I tried at first to cajole him from his morose mood by teasing him that from this day forward I would promise to include a question on Lyndon Johnson on every final exam I gave at Harvard so that at least for the length of my teaching career, students at Harvard would never forget him. But he cut my banter short with an unusual abruptness. “You’re not listening. I’m telling you something important. Get married. Have children. Spend time with them.”
At the Crazy Horse Memorial in the Black Hills, the story the sculpture is supposed to tell, the story of Crazy Horse himself, is drowned out by the story of the eccentric sculptor, Korczak Ziolkowski. The museum exhibits don’t have much to reveal about Crazy Horse, but they leave visitors with the full story of Ziolkowski’s personality, of the process of planning and starting on the sculpture, and of his wife and ten children who have kept working on the sculpture in the years since his death.

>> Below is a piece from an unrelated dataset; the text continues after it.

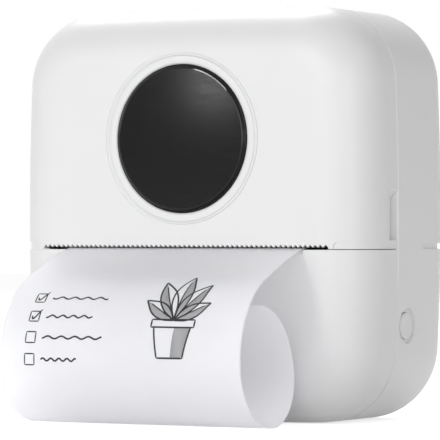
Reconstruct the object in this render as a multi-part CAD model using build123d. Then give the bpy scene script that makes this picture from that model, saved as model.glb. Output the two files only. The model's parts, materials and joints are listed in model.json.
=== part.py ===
from build123d import *
import os
from math import acos, atan2, cos, degrees, hypot, radians, sin, sqrt, tan

# Pocket thermal printer, a rounded white box that prints on 57 mm paper.
# X is to the viewer's right, Y goes back, Z is up. The floor is Z = 0, and the
# body is centred on X = 0 and Y = 0. All sizes are in millimetres.

# Body
BODY_WIDTH = 86.2
BODY_HEIGHT = 87.6
BODY_DEPTH = 42.8
CORNER_RADIUS = 16.0
SIDE_CURVE = 650.0
TOP_CURVE = 1100.0
FOOT_FLAT = 0.25
FRONT_ROUND = 11.7
REAR_ROUND = 9.0
WALL = 1.8
SEAM_DEPTH = 15.55
SEAM_CHAMFER = 0.35
SEAM_GAP = 0.12
SPLIT_HEIGHT = 36.35
SPLIT_GAP = 0.15
RIM_LIP = 1.0
RIM_LIP_DEPTH = 2.2
GROOVE_HEIGHT = 1.2
GROOVE_DEPTH = 0.7
GROOVE_START = 11.8

# Fits
RUNNING = 0.05
LOOSE = 0.15

# Paper
SIDE_BAY = 14.6
PAPER_SHEET = 0.2
TUB_ROOM = 0.6
TUB_WALL = 1.4
TUB_TOP_GAP = 6.2
TUB_LOW_GAP = 0.06
ROLL_BACK = 19.7
ROLL_FRONT_GAP = 1.9
CORE_RADIUS = 6.2
CORE_WALL = 1.3
EXIT_ANGLE = 16.0
EXIT_DEPTH = 0.8
EXIT_RISE = 0.2

# Print mechanism
PLATEN_RADIUS = 4.0
PLATEN_OVER = 0.5
PLATEN_DEPTH = 9.7
SHAFT_RADIUS = 1.5
BUSH_RADIUS = 3.0
FRAME_GAP = 0.6
FRAME_SHEET = 1.4
CARRIER_ARM = 1.3
GEAR_MODULE = 0.4
GEAR_WIDTH = 2.4
GEAR_BACKLASH = 0.12
PLATEN_TEETH = 24
IDLER_TEETH = 22
SMALL_TEETH = 14
LARGE_TEETH = 40
PINION_TEETH = 12
POST_RADIUS = 1.0
MOTOR_RADIUS = 7.5
MOTOR_LENGTH = 11.5
MOTOR_SHAFT = 0.75
HEAD_OVER = 1.0
HEAD_SHEET = 1.0
HEAT_SINK = 2.4
FLEX_WIDTH = 16.0
FLEX_EDGE = 9.5
PIVOT_RADIUS = 1.0
PIVOT_REACH = 9.5

# Cover
HINGE_RADIUS = 2.2
HINGE_BUMP = 0.4
HINGE_HALF = 16.1
KNUCKLE_HALF = 7.8
PIN_RADIUS = 0.8
DISC_RADIUS = 15.7
DISC_DROP = 2.28
DISC_THICK = 1.8
DISC_CROWN = 0.4
DISC_RECESS = 1.2
DISC_EDGE = 0.8
RING_RADIUS = 18.35
RING_WIDTH = 0.5
RING_DEPTH = 0.18
TOOTH_PITCH = 1.15
TOOTH_OVER = 6.0
TOOTH_TIP = 0.5
TOOTH_HEIGHT = 0.6
TOOTH_THICK = 0.9
LEDGE_HEIGHT = 1.6
LEDGE_DEPTH = 0.3
LEDGE_GAP = 0.9
LEDGE_CORNER = 0.9
NOTCH_LOW = 2.0
NOTCH_HIGH = 10.7
NOTCH_SCOOP = 1.9
NOTCH_DEPTH = 1.95
NOTCH_LENGTH = 4.2
NOTCH_WALL = 1.3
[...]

I’m not at all interested in being president, the idea of spending the rest of my life carving a giant sculpture into the side of a mountain sounds exhausting, and I’m sort of a terrible gardener. But I do have kids. And I think that this thing we’re doing–seeing the country with them, sharing these experiences, creating our own stories together–is a way of organizing the world and a way of saying “we were here.”
You can’t observe something without changing it. I couldn’t see the country without leaving my mark on it in some small way, and I also couldn’t see it without it changing me.

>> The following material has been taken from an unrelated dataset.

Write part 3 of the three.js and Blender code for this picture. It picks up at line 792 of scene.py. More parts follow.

So there it is, my big why about this trip, about travel in general: we all want to get out there and figuratively carve our names into the rocks, we all want to leave our stories behind somehow: with a painting, or a sculpture, or a book, or graffiti, or a garden, or a story shared with our traveling companions and passed down to our children and grandchildren.
To sum up….this summer, on my big trip, I learned that people are the same everywhere you go.